Down the line, Jeff Sermon, 46, a car dealer, and Ann Yates, 43, sat in their red pickup truck in search of a hot meal, ice and water to bring back to their house in Melbourne Beach that lacks power.

"I have an awful headache," Yates said, reclining in the passenger seat, perspiring in the hot, humid weather.

At the only Home Depot in nearby Vero Beach, 75 people waited for tarps, gas cans and other supplies to begin repairing their homes. In a separate line, 25 people waited for generators on the promise that a shipment of 300 was on the way.

In Fort Pierce, Gladys Caldwell knew exactly how long she had waited for water and ice at a distribution station — "two hours and 18 minutes" — but could keep it all in perspective. The city's historic downtown area was marked by dangling power lines and flooded roads.

"I thank God that at least I have part of my house," Caldwell said. "Some people lost everything."

The unprecedented relief effort includes more than 5,000 FEMA workers spread over 15 states. Nearly 3,800 National Guardsmen were providing security, directing traffic, distributing supplies and keeping gas lines orderly.

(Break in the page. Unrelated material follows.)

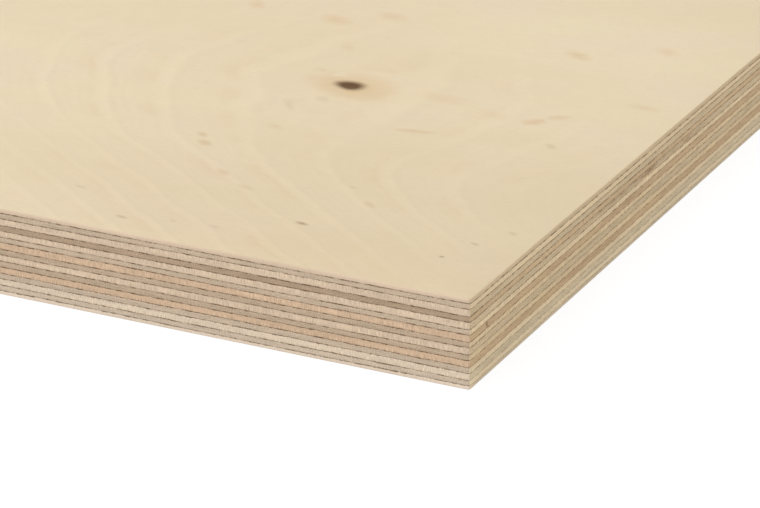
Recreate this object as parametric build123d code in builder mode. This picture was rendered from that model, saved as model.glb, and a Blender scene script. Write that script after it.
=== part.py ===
from build123d import *
import os

# A full sheet of birch plywood, lying flat on its back veneer.
# Fifteen rotary-cut veneers are glued face to face, the grain of each square to
# the next, and the blank is sawn to size on all four sides after pressing.
# The face grain runs along X. The origin is the middle of the underside.

# Sheet
sheet_length = 2440.0
sheet_width = 1220.0

# Lay-up, counted from the face (1) to the back (ply_count)
ply_count = 15
outer_veneer = 0.975
cross_ply = 1.35
long_ply = 1.60

# Arrises of the face and of the back, broken with abrasive paper after sawing
arris_radius = 0.3
arris = min(arris_radius, 0.45 * outer_veneer)

os.makedirs("parts", exist_ok=True)


# Back veneer: grain along the sheet, sanded thin, on the floor
with BuildPart() as back_veneer:
    with BuildSketch(Plane.XY):
        Rectangle(sheet_length, sheet_width)
    extrude(amount=outer_veneer)
    underside = back_veneer.faces().sort_by(Axis.Z).first
    fillet(underside.edges(), radius=arris)

back_veneer.part.label = "back_veneer"
export_step(back_veneer.part, "parts/back_veneer.step")


# Core: laid from the back upwards. Even plies run across the sheet, odd ones along it
glue_line = outer_veneer
for ply_number in range(ply_count - 1, 1, -1):
    if ply_number % 2 == 0:
        ply_name = f"cross_ply_{ply_number:02d}"
        ply_thickness = cross_ply
    else:
        ply_name = f"long_ply_{ply_number:02d}"
        ply_thickness = long_ply

    with BuildPart() as core_ply:
        with BuildSketch(Plane.XY.offset(glue_line)):
            Rectangle(sheet_length, sheet_width)
        extrude(amount=ply_thickness)

    core_ply.part.label = ply_name
    export_step(core_ply.part, f"parts/{ply_name}.step")
    glue_line += ply_thickness


# Face veneer: grain along the sheet, glued on top of the last cross ply
with BuildPart() as face_veneer:
    with BuildSketch(Plane.XY.offset(glue_line)):
        Rectangle(sheet_length, sheet_width)
    extrude(amount=outer_veneer)
    face = face_veneer.faces().sort_by(Axis.Z).last
    fillet(face.edges(), radius=arris)

face_veneer.part.label = "face_veneer"
export_step(face_veneer.part, "parts/face_veneer.step")
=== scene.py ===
import math
import random

import bmesh
import bpy
from mathutils import Matrix, Vector, noise
from mathutils.geometry import delaunay_2d_cdt


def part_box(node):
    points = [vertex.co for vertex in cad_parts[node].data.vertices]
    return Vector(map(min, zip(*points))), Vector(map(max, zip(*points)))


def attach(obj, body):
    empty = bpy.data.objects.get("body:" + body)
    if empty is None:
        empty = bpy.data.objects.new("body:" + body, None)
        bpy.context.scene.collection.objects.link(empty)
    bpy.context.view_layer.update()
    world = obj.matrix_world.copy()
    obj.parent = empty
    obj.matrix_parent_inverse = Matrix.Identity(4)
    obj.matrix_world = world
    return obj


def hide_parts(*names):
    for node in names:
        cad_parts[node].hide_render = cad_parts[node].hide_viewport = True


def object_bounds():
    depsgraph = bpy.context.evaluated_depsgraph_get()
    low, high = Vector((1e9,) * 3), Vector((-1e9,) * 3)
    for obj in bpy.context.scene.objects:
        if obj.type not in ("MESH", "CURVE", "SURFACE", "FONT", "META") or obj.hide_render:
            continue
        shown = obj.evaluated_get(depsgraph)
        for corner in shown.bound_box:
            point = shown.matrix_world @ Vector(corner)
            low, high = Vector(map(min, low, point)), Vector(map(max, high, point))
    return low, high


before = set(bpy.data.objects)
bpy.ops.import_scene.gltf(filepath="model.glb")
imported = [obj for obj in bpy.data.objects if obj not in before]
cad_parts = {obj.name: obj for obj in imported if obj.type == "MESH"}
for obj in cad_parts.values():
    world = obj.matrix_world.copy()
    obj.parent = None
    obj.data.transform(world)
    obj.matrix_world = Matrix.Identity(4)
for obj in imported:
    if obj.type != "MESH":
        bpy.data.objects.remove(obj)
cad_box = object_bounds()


# Back veneer
# The underside of the sheet: one rotary-cut birch veneer with its grain along the sheet. It is laid
# first, sanded thin after pressing, and the arris round it is broken with abrasive paper.

MM = 0.001
LOW, HIGH = cad_box
LENGTH = HIGH.x - LOW.x
WIDTH = HIGH.y - LOW.y
NEAR_CORNER = Vector((HIGH.x, LOW.y))  # the corner that the photograph shows
PLIES = len(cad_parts)

# The saw's path: points round the rim, closest on the stretches that the photograph shows
FINE_STEP = 0.5 * MM
COARSE_STEP = 7 * MM
FINE_REACH = 190 * MM
STEP_GROWTH = 0.04


def near_steps(length):
    """Distances along a side that starts at the near corner."""
    places = [0.0]
    while places[-1] < length:
        wider = FINE_STEP + max(0.0, places[-1] - FINE_REACH) * STEP_GROWTH
        places.append(places[-1] + min(COARSE_STEP, wider))
    return [place * length / places[-1] for place in places]


def even_steps(length):
    """Distances along a side that the photograph doesn't show."""
    count = round(length / COARSE_STEP)
    return [length * number / count for number in range(count + 1)]


def saw_path():
    """The rim, anticlockwise from the near corner: each point, the way out there, and its side's way out."""
    right = [Vector((HIGH.x, LOW.y + step)) for step in near_steps(WIDTH)]
    rear = [Vector((HIGH.x - step, HIGH.y)) for step in even_steps(LENGTH)]
    left = [Vector((LOW.x, HIGH.y - step)) for step in even_steps(WIDTH)]
    front = [Vector((HIGH.x - step, LOW.y)) for step in reversed(near_steps(LENGTH))]
    outward = [Vector((1, 0)), Vector((0, 1)), Vector((-1, 0)), Vector((0, -1))]
    path = []
    for number, side in enumerate((right, rear, left, front)):
        out = outward[number]
        path.append((side[0], out + outward[number - 1], out))
        path.extend((place, out, out) for place in side[1:-1])
    return path


RIM = saw_path()
TRAVEL = [0.0]
for here, there in zip(RIM, RIM[1:] + RIM[:1]):
    TRAVEL.append(TRAVEL[-1] + (there[0] - here[0]).length)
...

In Florida alone, relief workers have passed out at least 16 million meals, 9 million gallons of water and nearly 59 million pounds of ice over the course of the four storms, state officials said.

Jeanne also caused more problems to two key industries in Florida: citrus and tourism.

Florida citrus growers lost about half of their grapefruit crop during Frances. And with the ground soaked from previous storms, trees toppled more easily this time. Fruit was scattered throughout groves.

Orlando's theme parks closed for the third time this season during Jeanne, and many hotels along the Atlantic coast were heavily damaged.

CBS News Correspondent Lee Cowan reports the state's fishing, beef and dairy industries have also suffered.

"We're just stuck, can't go fishing, can't make any money, just stuck at the dock," shrimper Bill Nordheim told Cowan.

Earlier, Jeanne caused flooding in Haiti that killed more than 1,500 people. The storm weakened after plowing across Florida, but brought heavy rain and fierce wind to the already-soggy South.

In Georgia, the storm's remnants toppled trees, washed out dozens of roads and left more than 76,000 residents without power. Tornadoes spawned by the storm also destroyed buildings in South Carolina.

Flooding remained a concern along the Peace River in west-central Florida. Officials ordered evacuations for about 400 families living in low-lying areas near the river. Many of the families had not yet returned to their homes because of damage from Charley and Frances.

Jeanne dissipated into a tropical depression centered north of Macon, Ga., and was expected to move over the Carolinas.

Insured losses from Jeanne were estimated at $5 billion to $9 billion, insurance experts said.

Nearly 1.9 million homes and businesses were still without power from Jeanne. About 40,000 people in the Panhandle were still without power in the area hit by Ivan.

Charley hammered Florida's southwest coast Aug. 13; Frances blanketed much of the peninsula as it crawled through Labor Day weekend; and Ivan blasted the Panhandle when it hit Sept. 16. The three storms caused billions of dollars in damage and killed 73 people in Florida alone.